(THE TASK) Report how many lines in the records hold the string "makes"; give the number and nothing else.

(DATA SUPPLIED)
•••

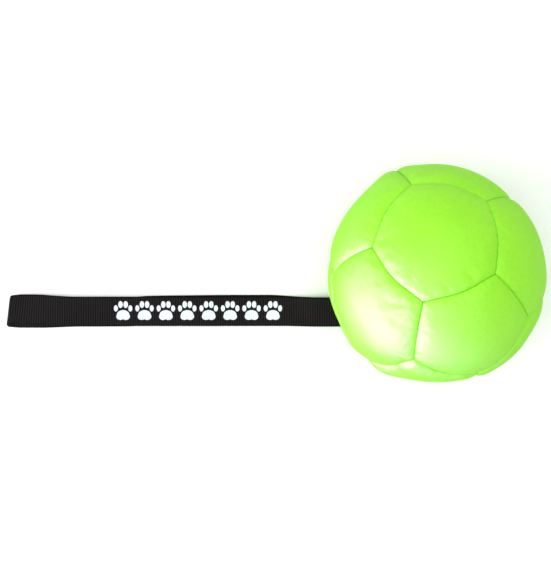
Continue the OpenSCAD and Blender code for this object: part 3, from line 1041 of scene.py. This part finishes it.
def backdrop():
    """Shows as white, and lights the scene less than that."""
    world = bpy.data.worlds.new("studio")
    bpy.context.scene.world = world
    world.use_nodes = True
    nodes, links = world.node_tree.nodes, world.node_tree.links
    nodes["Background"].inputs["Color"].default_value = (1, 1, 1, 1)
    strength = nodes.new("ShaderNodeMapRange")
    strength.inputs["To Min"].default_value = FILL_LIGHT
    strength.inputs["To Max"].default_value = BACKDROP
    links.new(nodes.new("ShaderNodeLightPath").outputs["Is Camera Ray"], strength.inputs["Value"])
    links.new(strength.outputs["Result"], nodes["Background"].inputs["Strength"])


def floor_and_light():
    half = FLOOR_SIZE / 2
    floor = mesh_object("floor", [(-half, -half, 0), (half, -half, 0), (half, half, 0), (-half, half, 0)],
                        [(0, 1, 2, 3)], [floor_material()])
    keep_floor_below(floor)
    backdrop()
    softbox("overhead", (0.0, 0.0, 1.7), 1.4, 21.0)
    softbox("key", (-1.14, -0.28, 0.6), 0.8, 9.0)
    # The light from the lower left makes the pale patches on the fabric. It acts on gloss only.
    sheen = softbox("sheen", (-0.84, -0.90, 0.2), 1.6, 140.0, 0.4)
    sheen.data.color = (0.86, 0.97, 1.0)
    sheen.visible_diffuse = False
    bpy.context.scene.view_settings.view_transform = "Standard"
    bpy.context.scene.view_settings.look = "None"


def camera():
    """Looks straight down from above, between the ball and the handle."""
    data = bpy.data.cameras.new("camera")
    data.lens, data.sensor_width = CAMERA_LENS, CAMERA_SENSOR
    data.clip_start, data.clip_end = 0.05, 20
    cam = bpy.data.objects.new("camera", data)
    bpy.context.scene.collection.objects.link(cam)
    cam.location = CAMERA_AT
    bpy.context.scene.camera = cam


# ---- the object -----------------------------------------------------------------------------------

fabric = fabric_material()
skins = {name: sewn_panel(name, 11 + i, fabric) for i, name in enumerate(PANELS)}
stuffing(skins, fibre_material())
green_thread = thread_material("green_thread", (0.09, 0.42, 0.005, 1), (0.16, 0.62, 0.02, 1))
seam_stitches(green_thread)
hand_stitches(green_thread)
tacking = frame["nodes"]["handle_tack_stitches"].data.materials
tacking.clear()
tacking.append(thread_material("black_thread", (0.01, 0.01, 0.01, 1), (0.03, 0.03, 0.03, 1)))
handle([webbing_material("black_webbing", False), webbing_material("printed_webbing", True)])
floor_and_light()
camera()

•••

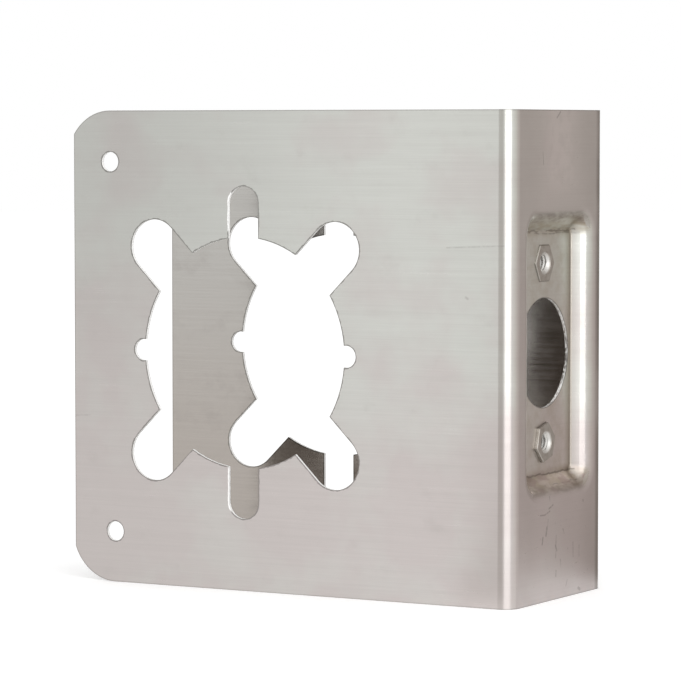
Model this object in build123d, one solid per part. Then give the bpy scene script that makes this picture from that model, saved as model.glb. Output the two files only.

•••

(RESULT) 2